* _Description of the task_
In the lines below, find the one that contains "depsgraph = bpy.context.evaluated_depsgraph_get()" and write it out exactly, along with every line that follows it.

— Start of Information given —

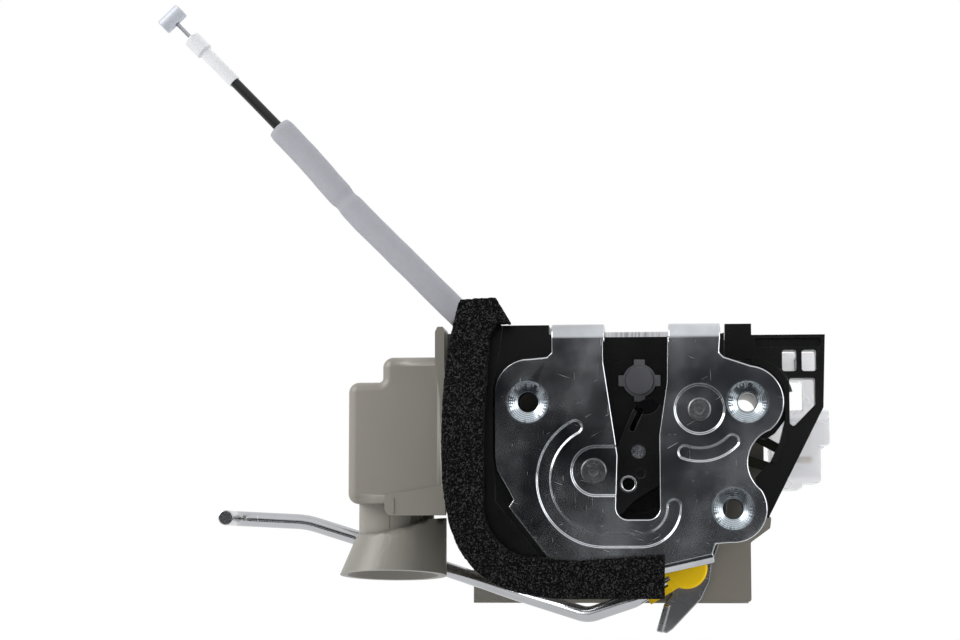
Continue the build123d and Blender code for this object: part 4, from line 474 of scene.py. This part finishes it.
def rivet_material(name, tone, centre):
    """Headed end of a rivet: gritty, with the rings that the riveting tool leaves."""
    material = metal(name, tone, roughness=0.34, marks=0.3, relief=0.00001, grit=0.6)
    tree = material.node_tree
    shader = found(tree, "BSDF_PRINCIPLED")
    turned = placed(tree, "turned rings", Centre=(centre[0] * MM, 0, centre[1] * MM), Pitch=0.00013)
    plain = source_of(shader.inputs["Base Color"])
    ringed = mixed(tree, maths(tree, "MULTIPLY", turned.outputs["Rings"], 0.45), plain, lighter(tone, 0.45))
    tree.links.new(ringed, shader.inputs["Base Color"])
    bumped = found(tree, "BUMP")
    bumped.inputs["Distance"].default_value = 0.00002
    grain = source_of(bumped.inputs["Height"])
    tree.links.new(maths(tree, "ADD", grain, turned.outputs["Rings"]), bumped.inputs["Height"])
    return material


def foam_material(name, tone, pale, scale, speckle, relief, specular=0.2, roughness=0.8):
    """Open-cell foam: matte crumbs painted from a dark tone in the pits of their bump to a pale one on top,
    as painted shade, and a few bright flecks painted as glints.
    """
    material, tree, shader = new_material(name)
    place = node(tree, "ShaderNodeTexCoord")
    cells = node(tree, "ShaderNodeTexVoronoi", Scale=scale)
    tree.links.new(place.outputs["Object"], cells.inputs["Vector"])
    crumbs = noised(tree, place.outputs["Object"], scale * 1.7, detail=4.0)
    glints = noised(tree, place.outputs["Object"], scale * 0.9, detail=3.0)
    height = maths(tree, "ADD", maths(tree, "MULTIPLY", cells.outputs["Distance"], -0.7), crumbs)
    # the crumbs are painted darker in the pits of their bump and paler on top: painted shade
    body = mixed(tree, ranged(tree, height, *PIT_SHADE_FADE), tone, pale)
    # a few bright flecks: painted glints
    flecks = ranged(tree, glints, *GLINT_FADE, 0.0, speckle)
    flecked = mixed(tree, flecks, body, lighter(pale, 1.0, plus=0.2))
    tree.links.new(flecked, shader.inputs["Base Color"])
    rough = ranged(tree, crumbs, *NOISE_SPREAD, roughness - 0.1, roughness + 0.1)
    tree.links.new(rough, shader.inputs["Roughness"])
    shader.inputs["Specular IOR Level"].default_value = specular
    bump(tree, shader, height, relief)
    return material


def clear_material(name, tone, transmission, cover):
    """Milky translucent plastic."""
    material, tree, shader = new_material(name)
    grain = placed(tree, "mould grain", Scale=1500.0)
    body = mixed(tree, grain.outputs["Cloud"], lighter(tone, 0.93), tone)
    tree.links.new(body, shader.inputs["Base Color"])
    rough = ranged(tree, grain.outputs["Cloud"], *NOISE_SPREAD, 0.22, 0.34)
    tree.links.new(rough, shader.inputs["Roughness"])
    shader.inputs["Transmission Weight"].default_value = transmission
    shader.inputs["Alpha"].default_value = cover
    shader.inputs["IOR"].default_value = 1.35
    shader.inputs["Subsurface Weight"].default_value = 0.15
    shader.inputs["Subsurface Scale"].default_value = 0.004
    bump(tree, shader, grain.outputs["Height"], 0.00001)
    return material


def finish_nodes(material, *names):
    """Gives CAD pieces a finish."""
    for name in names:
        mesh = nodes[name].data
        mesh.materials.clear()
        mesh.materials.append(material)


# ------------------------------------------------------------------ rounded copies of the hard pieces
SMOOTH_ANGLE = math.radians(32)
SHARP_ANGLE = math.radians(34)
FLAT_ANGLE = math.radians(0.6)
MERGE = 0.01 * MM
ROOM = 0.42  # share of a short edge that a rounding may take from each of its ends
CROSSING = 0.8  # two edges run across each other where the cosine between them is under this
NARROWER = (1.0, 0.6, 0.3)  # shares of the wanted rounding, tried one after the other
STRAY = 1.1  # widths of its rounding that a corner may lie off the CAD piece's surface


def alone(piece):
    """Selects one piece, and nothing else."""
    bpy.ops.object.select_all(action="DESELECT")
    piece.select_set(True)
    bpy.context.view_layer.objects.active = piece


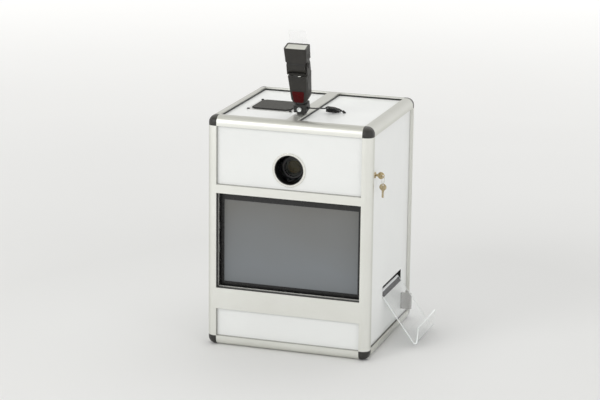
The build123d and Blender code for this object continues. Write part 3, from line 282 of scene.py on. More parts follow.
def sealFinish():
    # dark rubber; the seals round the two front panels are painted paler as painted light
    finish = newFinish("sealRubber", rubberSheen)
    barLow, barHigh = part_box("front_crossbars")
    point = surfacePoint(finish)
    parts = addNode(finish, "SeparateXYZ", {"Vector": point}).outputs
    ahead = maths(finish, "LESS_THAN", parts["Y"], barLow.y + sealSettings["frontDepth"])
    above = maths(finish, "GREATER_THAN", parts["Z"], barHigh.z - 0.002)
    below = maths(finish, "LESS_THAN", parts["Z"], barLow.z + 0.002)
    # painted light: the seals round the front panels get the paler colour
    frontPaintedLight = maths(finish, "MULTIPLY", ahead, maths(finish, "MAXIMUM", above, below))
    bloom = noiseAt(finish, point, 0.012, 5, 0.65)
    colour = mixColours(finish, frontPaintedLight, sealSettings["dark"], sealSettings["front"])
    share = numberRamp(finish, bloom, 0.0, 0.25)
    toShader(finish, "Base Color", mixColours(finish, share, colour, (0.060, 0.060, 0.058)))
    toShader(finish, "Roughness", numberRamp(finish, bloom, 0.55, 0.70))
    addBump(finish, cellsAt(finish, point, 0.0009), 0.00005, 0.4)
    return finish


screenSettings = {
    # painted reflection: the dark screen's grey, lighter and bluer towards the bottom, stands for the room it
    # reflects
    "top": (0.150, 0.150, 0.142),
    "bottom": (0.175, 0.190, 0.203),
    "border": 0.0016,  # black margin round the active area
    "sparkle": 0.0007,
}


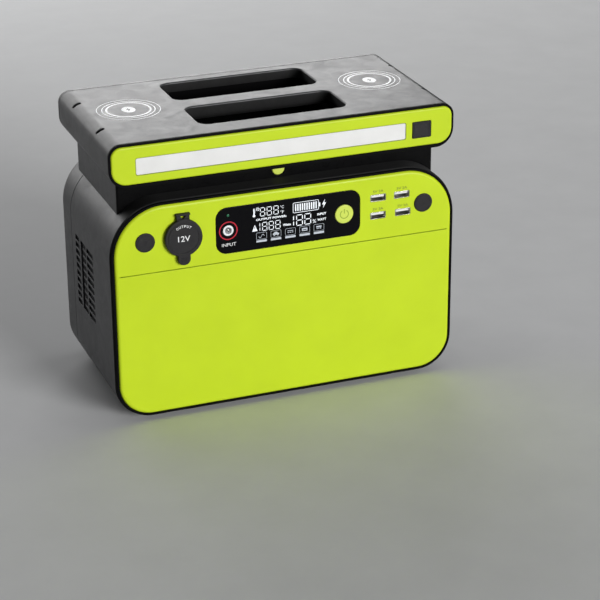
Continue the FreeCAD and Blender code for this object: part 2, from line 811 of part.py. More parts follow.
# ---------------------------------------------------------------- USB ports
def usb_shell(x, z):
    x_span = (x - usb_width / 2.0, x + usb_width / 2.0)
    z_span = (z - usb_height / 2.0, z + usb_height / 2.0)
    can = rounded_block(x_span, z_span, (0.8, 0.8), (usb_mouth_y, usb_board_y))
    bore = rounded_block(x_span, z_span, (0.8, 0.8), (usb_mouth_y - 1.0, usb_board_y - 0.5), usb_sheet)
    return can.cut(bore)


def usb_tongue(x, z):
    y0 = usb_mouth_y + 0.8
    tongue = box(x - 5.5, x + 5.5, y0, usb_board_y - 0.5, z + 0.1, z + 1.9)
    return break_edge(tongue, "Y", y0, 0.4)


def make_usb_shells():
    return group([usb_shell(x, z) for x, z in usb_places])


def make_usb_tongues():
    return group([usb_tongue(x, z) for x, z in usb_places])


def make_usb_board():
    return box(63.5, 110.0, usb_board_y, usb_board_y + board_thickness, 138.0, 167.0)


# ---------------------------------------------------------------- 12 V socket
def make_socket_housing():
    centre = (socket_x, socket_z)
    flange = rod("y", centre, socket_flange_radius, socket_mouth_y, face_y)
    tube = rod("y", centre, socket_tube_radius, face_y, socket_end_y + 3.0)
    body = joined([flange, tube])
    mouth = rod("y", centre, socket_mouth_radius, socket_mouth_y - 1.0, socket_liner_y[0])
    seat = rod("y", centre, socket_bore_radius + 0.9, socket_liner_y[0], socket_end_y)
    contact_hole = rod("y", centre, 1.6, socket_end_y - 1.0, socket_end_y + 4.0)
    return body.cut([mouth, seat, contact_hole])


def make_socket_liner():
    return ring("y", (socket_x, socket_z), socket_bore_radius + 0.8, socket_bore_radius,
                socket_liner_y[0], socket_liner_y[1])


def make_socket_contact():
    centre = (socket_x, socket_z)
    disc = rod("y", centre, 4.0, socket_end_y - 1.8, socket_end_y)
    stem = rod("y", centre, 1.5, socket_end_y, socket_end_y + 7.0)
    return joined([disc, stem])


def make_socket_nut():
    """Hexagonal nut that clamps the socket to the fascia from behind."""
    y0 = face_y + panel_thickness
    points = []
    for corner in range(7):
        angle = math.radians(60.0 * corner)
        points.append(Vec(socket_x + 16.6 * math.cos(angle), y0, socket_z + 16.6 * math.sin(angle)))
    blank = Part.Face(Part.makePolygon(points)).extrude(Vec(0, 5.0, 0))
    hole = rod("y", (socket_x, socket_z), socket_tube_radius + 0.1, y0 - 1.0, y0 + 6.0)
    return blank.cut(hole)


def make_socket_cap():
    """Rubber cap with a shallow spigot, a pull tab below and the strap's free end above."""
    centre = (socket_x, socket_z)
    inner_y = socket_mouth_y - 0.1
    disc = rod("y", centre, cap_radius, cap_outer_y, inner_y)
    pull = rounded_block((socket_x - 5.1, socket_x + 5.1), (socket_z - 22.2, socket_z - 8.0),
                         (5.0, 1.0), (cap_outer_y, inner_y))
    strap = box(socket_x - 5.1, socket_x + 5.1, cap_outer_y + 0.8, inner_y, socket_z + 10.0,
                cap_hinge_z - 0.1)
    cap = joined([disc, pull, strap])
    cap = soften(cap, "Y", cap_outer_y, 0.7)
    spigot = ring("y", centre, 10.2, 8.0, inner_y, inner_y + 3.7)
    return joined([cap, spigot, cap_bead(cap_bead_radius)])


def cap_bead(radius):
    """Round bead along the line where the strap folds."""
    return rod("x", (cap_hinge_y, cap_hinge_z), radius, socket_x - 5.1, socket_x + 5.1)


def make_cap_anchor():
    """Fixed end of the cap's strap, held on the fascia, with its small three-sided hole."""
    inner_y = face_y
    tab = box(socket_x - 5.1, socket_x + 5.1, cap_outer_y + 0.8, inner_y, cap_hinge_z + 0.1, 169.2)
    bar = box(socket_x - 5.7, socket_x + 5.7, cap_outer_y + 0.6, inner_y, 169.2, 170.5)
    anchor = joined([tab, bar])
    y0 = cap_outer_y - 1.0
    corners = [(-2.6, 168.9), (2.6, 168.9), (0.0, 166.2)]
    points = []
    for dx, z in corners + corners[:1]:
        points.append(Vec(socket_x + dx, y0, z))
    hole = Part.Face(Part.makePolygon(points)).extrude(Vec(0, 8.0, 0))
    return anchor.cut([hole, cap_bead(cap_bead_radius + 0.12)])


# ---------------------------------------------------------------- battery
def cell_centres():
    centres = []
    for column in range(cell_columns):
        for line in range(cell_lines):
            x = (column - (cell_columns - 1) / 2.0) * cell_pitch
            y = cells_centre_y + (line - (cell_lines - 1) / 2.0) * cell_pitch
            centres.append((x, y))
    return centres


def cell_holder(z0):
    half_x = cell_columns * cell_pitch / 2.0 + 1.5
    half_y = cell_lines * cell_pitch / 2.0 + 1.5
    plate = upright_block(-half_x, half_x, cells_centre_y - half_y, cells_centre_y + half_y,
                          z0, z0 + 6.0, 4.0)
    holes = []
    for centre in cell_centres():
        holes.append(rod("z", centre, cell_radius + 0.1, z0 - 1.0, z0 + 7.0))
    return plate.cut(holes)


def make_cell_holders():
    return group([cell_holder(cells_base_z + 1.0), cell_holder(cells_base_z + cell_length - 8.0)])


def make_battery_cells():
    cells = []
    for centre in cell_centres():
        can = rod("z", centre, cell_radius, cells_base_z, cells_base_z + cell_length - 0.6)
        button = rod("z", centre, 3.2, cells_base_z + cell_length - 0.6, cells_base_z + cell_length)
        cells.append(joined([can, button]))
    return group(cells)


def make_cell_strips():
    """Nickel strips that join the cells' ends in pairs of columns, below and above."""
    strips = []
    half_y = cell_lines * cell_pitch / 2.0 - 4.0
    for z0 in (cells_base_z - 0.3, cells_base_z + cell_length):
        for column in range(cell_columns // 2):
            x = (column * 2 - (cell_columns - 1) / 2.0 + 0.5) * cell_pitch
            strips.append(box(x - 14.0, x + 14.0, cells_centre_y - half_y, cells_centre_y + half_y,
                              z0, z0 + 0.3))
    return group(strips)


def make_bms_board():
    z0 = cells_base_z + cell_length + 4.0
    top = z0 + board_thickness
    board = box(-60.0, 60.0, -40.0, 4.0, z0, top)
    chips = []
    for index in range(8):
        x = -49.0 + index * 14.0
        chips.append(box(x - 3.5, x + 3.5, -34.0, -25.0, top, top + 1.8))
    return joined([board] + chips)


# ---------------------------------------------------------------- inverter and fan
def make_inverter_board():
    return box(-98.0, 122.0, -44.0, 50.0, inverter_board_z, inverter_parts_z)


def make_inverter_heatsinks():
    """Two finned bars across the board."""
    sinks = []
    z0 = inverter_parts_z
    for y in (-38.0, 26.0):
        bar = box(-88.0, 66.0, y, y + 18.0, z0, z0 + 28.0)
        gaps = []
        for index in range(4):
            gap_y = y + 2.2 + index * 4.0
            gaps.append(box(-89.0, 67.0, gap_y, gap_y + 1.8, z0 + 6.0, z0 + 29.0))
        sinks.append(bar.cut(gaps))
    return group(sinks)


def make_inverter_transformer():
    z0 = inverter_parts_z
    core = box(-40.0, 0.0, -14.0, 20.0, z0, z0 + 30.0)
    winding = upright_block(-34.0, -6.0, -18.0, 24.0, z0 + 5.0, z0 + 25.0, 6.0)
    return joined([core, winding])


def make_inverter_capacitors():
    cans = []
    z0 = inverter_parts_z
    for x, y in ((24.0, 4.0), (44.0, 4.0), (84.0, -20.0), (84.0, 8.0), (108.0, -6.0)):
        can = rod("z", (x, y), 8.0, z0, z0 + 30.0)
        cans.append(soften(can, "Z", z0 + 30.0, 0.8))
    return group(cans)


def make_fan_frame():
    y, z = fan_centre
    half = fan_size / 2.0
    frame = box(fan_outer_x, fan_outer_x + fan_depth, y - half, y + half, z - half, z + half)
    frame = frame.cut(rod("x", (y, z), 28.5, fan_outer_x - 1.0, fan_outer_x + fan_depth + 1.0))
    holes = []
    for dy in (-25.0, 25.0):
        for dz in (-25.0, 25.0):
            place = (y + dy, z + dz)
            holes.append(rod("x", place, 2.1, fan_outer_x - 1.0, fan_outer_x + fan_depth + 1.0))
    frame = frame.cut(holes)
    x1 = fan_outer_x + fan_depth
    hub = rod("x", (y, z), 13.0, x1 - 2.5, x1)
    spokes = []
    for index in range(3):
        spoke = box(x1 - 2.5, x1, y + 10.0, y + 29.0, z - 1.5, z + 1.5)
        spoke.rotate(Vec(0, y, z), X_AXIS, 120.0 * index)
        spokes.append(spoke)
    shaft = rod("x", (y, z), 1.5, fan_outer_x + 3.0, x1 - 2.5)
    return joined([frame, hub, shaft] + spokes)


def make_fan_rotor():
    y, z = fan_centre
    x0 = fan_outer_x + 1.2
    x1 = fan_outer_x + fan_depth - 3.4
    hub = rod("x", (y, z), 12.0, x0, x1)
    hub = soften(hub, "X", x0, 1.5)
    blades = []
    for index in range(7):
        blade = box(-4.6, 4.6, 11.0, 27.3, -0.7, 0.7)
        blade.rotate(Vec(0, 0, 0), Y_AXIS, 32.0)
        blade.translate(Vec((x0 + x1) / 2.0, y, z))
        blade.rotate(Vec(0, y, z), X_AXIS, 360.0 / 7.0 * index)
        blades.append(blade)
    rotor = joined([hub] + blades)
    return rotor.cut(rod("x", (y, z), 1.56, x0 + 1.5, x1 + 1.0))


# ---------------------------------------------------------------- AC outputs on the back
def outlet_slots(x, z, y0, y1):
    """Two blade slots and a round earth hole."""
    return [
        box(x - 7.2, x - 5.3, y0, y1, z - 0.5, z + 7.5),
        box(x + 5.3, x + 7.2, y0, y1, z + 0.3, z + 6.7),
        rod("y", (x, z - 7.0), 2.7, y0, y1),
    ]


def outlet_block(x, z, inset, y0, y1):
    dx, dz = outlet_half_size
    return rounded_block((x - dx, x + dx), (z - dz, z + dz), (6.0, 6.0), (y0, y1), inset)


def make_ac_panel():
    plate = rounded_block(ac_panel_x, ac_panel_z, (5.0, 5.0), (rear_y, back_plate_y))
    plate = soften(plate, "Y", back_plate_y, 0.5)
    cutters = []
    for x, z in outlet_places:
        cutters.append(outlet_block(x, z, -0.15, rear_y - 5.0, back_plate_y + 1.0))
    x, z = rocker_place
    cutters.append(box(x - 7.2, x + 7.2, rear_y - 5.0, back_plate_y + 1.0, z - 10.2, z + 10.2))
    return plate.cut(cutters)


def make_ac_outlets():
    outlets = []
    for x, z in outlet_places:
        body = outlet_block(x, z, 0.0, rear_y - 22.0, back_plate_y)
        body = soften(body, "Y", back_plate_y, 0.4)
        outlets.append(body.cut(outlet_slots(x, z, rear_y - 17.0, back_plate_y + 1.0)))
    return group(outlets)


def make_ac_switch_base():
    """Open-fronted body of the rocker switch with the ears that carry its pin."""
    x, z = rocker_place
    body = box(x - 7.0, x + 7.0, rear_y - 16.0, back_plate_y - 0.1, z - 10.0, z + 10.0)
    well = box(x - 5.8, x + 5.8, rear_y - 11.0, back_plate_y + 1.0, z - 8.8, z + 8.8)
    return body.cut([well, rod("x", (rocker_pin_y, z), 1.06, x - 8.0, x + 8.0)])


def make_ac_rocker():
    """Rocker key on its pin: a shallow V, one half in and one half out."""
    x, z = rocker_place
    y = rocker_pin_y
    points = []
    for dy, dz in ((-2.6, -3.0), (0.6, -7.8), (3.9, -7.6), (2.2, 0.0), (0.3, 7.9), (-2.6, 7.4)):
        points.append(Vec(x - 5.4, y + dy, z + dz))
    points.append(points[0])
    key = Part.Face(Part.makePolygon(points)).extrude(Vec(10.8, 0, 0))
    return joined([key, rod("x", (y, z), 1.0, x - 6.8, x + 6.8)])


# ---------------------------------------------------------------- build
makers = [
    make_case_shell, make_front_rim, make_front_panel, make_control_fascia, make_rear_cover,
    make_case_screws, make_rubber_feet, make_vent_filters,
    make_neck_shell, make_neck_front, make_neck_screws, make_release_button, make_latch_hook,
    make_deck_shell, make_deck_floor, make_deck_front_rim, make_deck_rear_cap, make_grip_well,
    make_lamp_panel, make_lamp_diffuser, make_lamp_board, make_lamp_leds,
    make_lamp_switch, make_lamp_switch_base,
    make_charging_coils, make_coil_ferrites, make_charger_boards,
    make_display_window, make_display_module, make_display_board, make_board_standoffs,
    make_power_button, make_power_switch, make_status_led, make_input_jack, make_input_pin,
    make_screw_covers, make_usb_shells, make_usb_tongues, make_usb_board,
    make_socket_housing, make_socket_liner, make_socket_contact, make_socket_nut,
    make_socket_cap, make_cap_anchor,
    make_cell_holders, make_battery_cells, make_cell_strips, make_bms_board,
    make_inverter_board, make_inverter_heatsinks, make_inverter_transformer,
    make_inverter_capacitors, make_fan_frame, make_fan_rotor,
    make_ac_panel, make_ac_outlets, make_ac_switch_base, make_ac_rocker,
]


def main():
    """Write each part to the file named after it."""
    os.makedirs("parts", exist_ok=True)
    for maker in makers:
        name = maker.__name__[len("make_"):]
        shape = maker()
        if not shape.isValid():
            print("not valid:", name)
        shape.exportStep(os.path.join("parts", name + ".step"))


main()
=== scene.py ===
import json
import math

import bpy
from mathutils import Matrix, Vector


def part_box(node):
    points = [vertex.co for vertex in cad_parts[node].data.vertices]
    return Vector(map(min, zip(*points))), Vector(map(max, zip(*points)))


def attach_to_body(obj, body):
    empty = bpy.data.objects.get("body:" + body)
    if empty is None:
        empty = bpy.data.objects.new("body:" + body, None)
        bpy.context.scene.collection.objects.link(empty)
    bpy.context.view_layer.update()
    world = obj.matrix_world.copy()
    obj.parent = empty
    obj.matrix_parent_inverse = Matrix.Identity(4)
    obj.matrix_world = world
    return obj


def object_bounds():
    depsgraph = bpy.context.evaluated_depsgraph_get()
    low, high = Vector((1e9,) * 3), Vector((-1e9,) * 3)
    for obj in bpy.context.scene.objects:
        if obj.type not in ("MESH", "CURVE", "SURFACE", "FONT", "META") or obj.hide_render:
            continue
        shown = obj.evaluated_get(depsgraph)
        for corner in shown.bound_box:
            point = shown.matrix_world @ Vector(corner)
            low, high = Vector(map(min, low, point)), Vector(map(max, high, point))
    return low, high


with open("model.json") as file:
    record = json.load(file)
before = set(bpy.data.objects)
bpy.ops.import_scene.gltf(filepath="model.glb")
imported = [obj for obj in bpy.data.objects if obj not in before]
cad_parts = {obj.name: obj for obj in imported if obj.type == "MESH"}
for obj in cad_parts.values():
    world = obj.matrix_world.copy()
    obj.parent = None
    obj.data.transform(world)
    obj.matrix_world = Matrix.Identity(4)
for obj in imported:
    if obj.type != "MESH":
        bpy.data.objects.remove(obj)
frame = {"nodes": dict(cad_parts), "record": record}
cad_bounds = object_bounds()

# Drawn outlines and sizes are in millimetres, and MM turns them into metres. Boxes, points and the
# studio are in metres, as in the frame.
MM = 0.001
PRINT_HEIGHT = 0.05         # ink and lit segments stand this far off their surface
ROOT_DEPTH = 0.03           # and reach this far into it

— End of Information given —

* _Result for this task_
    depsgraph = bpy.context.evaluated_depsgraph_get()
    low, high = Vector((1e9,) * 3), Vector((-1e9,) * 3)
    for obj in bpy.context.scene.objects:
        if obj.type not in ("MESH", "CURVE", "SURFACE", "FONT", "META") or obj.hide_render:
            continue
        shown = obj.evaluated_get(depsgraph)
        for corner in shown.bound_box:
            point = shown.matrix_world @ Vector(corner)
            low, high = Vector(map(min, low, point)), Vector(map(max, high, point))
    return low, high


with open("model.json") as file:
    record = json.load(file)
before = set(bpy.data.objects)
bpy.ops.import_scene.gltf(filepath="model.glb")
imported = [obj for obj in bpy.data.objects if obj not in before]
cad_parts = {obj.name: obj for obj in imported if obj.type == "MESH"}
for obj in cad_parts.values():
    world = obj.matrix_world.copy()
    obj.parent = None
    obj.data.transform(world)
    obj.matrix_world = Matrix.Identity(4)
for obj in imported:
    if obj.type != "MESH":
        bpy.data.objects.remove(obj)
frame = {"nodes": dict(cad_parts), "record": record}
cad_bounds = object_bounds()

# Drawn outlines and sizes are in millimetres, and MM turns them into metres. Boxes, points and the
# studio are in metres, as in the frame.
MM = 0.001
PRINT_HEIGHT = 0.05         # ink and lit segments stand this far off their surface
ROOT_DEPTH = 0.03           # and reach this far into it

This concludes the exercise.